Fermo restando che apprezzo entrambi i registi, non comprendo difatti come si possa premiare, o anche semplicemente nominare per l’oscar “Avatar” e mettere fra i grandi esclusi “Baaria”: se parliamo da un punto di vista tecnico, forse posso se non concordare, almeno accettare la decisione, ma il punto è proprio questo: un film non è solamente tecnica, è un concetto. Siamo sicuri che il concetto, e cioè il senso di “Avatar” sia poi realmente così profondo ed importante, un altro, possibile futuro, nel quale un popolo extraterrestre vive in armonia con la natura e sconfigge l’uomo, distruttore di ogni cosa? Personalmente mi appare quantomai scontato, ed anche ipocrita. Inoltre tale concetto, anche se potrebbe essere decente, viene letteralmente demolito dalle onnipresenti americanate, come ad esempio i modi di espressione del marines protagonista del film, divenendo una sorta di “Rambo” versione verde. Mi sbaglierò probabilmente, ma credo che l’unica fortuna di questo film sia il fatto di poterlo vedere a tre dimensioni. Di tutt’altra pasta invece “Baaria”, un viaggio all’interno della società meridionale italiana dagli anni venti agli anni ottanta, una sineddoche cinematografica portatrice di un valore storico e sociologico di importanza rilevantissima. Cos’è dunque più importante fra i due messaggi: il sogno utopico della resistenza di un popolo alieno all’uomo, eterno oppressore, oppure l’importanza storica di capire chi siamo come popolo, e la voglia di un regista di raccontare la sua nazione, tanto travagliata e complessa, attraverso un paese siciliano di nome “Bagheria”?
Non credo che le due cose siano paragonabili, almeno a livello di rilevanza culturale: da una parte un fenomeno mediatico aiutato enormemente da un’innovativa tecnica artificiale, dall’altra un film di classe, portatore di un messaggio di notevole spessore culturale .

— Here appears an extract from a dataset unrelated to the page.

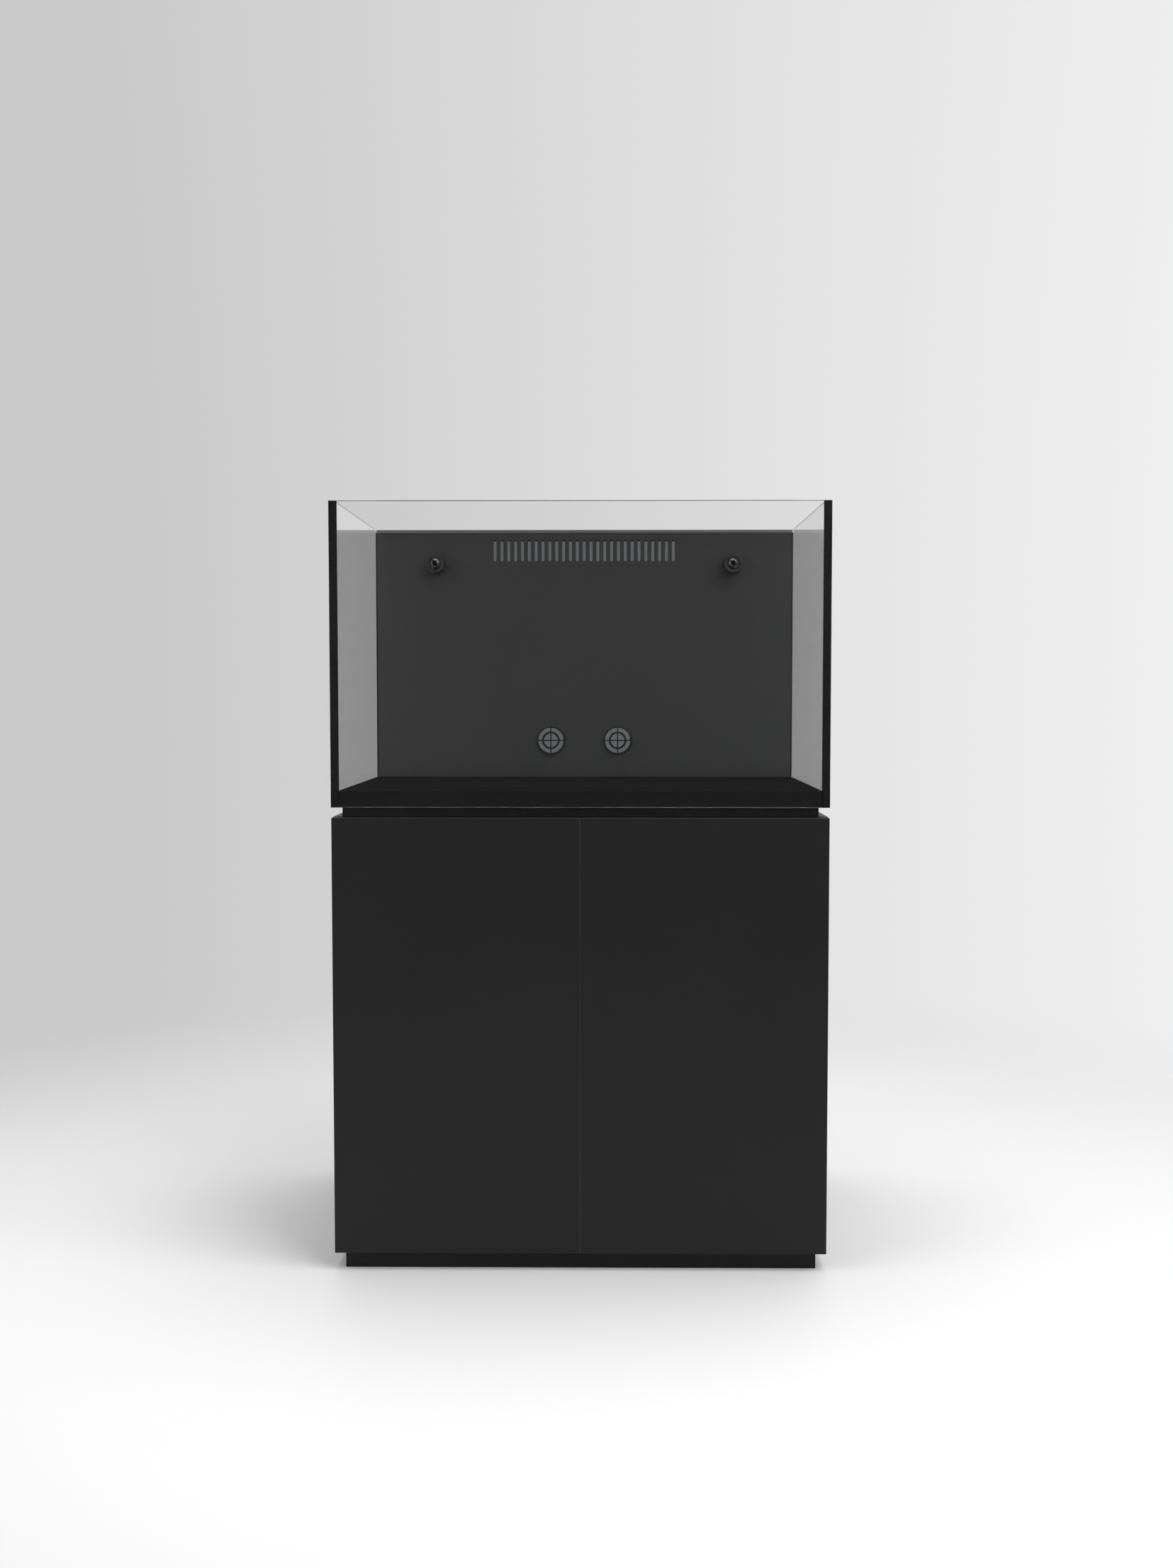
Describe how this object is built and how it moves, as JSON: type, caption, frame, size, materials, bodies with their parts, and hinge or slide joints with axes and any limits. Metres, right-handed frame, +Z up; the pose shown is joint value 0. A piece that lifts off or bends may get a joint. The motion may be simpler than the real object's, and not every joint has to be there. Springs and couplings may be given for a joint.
{
  "type": "aquarium on stand",
  "caption": "Rimless glass aquarium with a rear filter chamber, weir slots, strainers and swivelling return nozzles, on a black cabinet with handleless doors on concealed hinges.",
  "frame": {"origin": "centre of the footprint at floor level", "axes": "+Z up, -Y towards the front where the doors are, +X to the right as seen from the front"},
  "size_m": [0.9, 0.6, 1.4],
  "materials": {
    "clear_glass": "clear float glass with polished edges",
    "smoked_glass": "grey smoked glass",
    "black_silicone": "smooth cured silicone",
    "floor_acrylic": "black acrylic sheet",
    "mat_foam": "closed-cell foam",
    "partition_acrylic": "charcoal acrylic sheet",
    "lid_acrylic": "black acrylic sheet",
    "cassette_acrylic": "dark acrylic sheet",
    "floss": "white filter floss",
    "porous_ceramic": "porous sintered block",
    "sponge_foam": "coarse filter foam",
    "strainer_abs": "moulded, fine texture",
    "nozzle_abs": "moulded, satin",
    "ball_abs": "moulded, gloss",
    "seat_nylon": "natural nylon",
    "black_rubber": "matt rubber",
    "pipe_pvc": "grey extruded PVC",
    "pump_abs": "moulded, satin",
    "recess_laminate": "black melamine on board",
    "carcass_laminate": "black melamine on board",
    "back_board": "black hardboard",
    "door_laminate": "matt black laminate on board",
    "hinge_steel": "nickel-plated steel",
    "pin_steel": "zinc-plated steel",
    "grommet_abs": "moulded, fine texture"
  },
  "bodies": {
    "tank_and_cabinet": {"front_glass": "clear_glass", "back_glass": "smoked_glass", "left_glass": "clear_glass", "right_glass": "clear_glass", "bottom_glass": "clear_glass", "floor_panel": "floor_acrylic", "silicone_seams": "black_silicone", "levelling_mat": "mat_foam", "partition": "partition_acrylic", "top_rail": "partition_acrylic", "lid_ledge": "lid_acrylic", "chamber_baffles": "lid_acrylic", "left_strainer": "strainer_abs", "right_strainer": "strainer_abs", "left_nozzle_body": "nozzle_abs", "right_nozzle_body": "nozzle_abs", "nozzle_gaskets": "black_rubber", "nozzle_nuts": "nozzle_abs", "return_elbows": "nozzle_abs", "return_pipes": "pipe_pvc", "left_pump": "pump_abs", "right_pump": "pump_abs", "pump_feet": "black_rubber", "riser": "recess_laminate", "cabinet_top": "carcass_laminate", "cabinet_left_side": "carcass_laminate", "cabinet_right_side": "carcass_laminate", "cabinet_bottom": "carcass_laminate", "cabinet_back": "back_board", "centre_divider": "carcass_laminate", "left_shelf": "carcass_laminate", "right_shelf": "carcass_laminate", "shelf_pins": "pin_steel", "plinth": "recess_laminate", "hinge_arms": "hinge_steel", "hinge_plates": "hinge_steel", "door_bumpers": "black_rubber", "cable_grommets": "grommet_abs", "fixing_screws": "pin_steel"},
    "left_link": {"left_hinge_links": "hinge_steel"},
    "left_door": {"left_door": "door_laminate", "left_hinge_cups": "hinge_steel"},
    "right_link": {"right_hinge_links": "hinge_steel"},
    "right_door": {"right_door": "door_laminate", "right_hinge_cups": "hinge_steel"},
    "left_collar": {"left_collar": "nozzle_abs"},
    "right_collar": {"right_collar": "nozzle_abs"},
    "left_seat": {"left_seat_ring": "seat_nylon"},
    "right_seat": {"right_seat_ring": "seat_nylon"},
    "left_ball": {"left_ball": "ball_abs"},
    "right_ball": {"right_ball": "ball_abs"},
    "left_lid": {"left_lid": "lid_acrylic"},
    "right_lid": {"right_lid": "lid_acrylic"},
    "filter_cassette": {"cassette_cover": "lid_acrylic", "cassette_frame": "cassette_acrylic", "filter_floss": "floss", "filter_blocks": "porous_ceramic", "filter_sponge": "sponge_foam"},
    "left_impeller": {"left_impeller": "seat_nylon"},
    "right_impeller": {"right_impeller": "seat_nylon"}
  },
  "joints": [
    {"name": "left_link_pivot", "type": "hinge", "parent": "tank_and_cabinet", "child": "left_link", "pos_m": [-0.425, -0.28, 0.432], "axis": [0, 0, 1], "range_deg": [0, 50]},
    {"name": "left_door_hinge", "type": "hinge", "parent": "left_link", "child": "left_door", "pos_m": [-0.4392, -0.2831, 0.432], "axis": [0, 0, -1], "range_deg": [0, 144]},
    {"name": "left_collar_turn", "type": "hinge", "parent": "tank_and_cabinet", "child": "left_collar", "pos_m": [-0.311, 0.172, 1.326], "axis": [0, -1, 0], "range_deg": [0, 90]},
    {"name": "left_nozzle_turn", "type": "hinge", "parent": "tank_and_cabinet", "child": "left_seat", "pos_m": [-0.311, 0.172, 1.326], "axis": [0, -1, 0], "continuous": true},
    {"name": "left_nozzle_tilt", "type": "hinge", "parent": "left_seat", "child": "left_ball", "pos_m": [-0.311, 0.172, 1.326], "axis": [1, 0, 0], "range_deg": [-20, 20]},
    {"name": "left_lid_lift", "type": "slide", "parent": "tank_and_cabinet", "child": "left_lid", "axis": [0, 0, 1], "range_m": [0, 0.12]},
    {"name": "left_impeller_spin", "type": "hinge", "parent": "tank_and_cabinet", "child": "left_impeller", "pos_m": [-0.311, 0.243, 0.918], "axis": [1, 0, 0], "continuous": true},
    {"name": "right_link_pivot", "type": "hinge", "parent": "tank_and_cabinet", "child": "right_link", "pos_m": [0.425, -0.28, 0.432], "axis": [0, 0, -1], "range_deg": [0, 50]},
    {"name": "right_door_hinge", "type": "hinge", "parent": "right_link", "child": "right_door", "pos_m": [0.4392, -0.2831, 0.432], "axis": [0, 0, 1], "range_deg": [0, 144]},
    {"name": "right_collar_turn", "type": "hinge", "parent": "tank_and_cabinet", "child": "right_collar", "pos_m": [0.311, 0.172, 1.326], "axis": [0, -1, 0], "range_deg": [0, 90]},
    {"name": "right_nozzle_turn", "type": "hinge", "parent": "tank_and_cabinet", "child": "right_seat", "pos_m": [0.311, 0.172, 1.326], "axis": [0, -1, 0], "continuous": true},
    {"name": "right_nozzle_tilt", "type": "hinge", "parent": "right_seat", "child": "right_ball", "pos_m": [0.311, 0.172, 1.326], "axis": [1, 0, 0], "range_deg": [-20, 20]},
    {"name": "right_lid_lift", "type": "slide", "parent": "tank_and_cabinet", "child": "right_lid", "axis": [0, 0, 1], "range_m": [0, 0.12]},
    {"name": "right_impeller_spin", "type": "hinge", "parent": "tank_and_cabinet", "child": "right_impeller", "pos_m": [0.311, 0.243, 0.918], "axis": [1, 0, 0], "continuous": true},
    {"name": "cassette_lift", "type": "slide", "parent": "tank_and_cabinet", "child": "filter_cassette", "axis": [0, 0, 1], "range_m": [0, 0.4]}
  ],
  "couplings": [
    {"joint": "left_link_pivot", "follows": "left_door_hinge", "ratio": 0.34162},
    {"joint": "right_link_pivot", "follows": "right_door_hinge", "ratio": 0.34162}
  ]
}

Ovviamente la massa sceglie di vedere il primo, ma che il secondo venga addirittura scartato agli oscar è un’offesa a quell’attributo che a volte l’essere umano dimentica di possedere: l’intelligenza. O forse il punto è un altro: forse è realmente più importante anche nel cinema l’apparire piuttosto che l”essere, la forma invece della sostanza, e i due film in questione ed i riconoscimenti ottenuti e mancati rappresentano in maniera palese semplicemente la conclamata perdita totale di valori della società del nuovo millennio, in favore del perbenismo ipocrita e del consumismo sfrenato al quale siamo oggi costantemente abituati. Eppure qualche decennio fa non era così: “Baaria” ce lo mostra chiaramente, mentre “Avatar” ci mostra qualcosa che è tutto, tutto tranne che la realtà.
Perchè spesso la realtà, oltre che essere un muro contro il quale molte persone rifiutano di scontrarsi, è anche qualcosa che fa paura, e che alla massa piace evitare con l’eleganza dello sciocco del paese, che si mette la cravatta e scorda di indossare la camicia.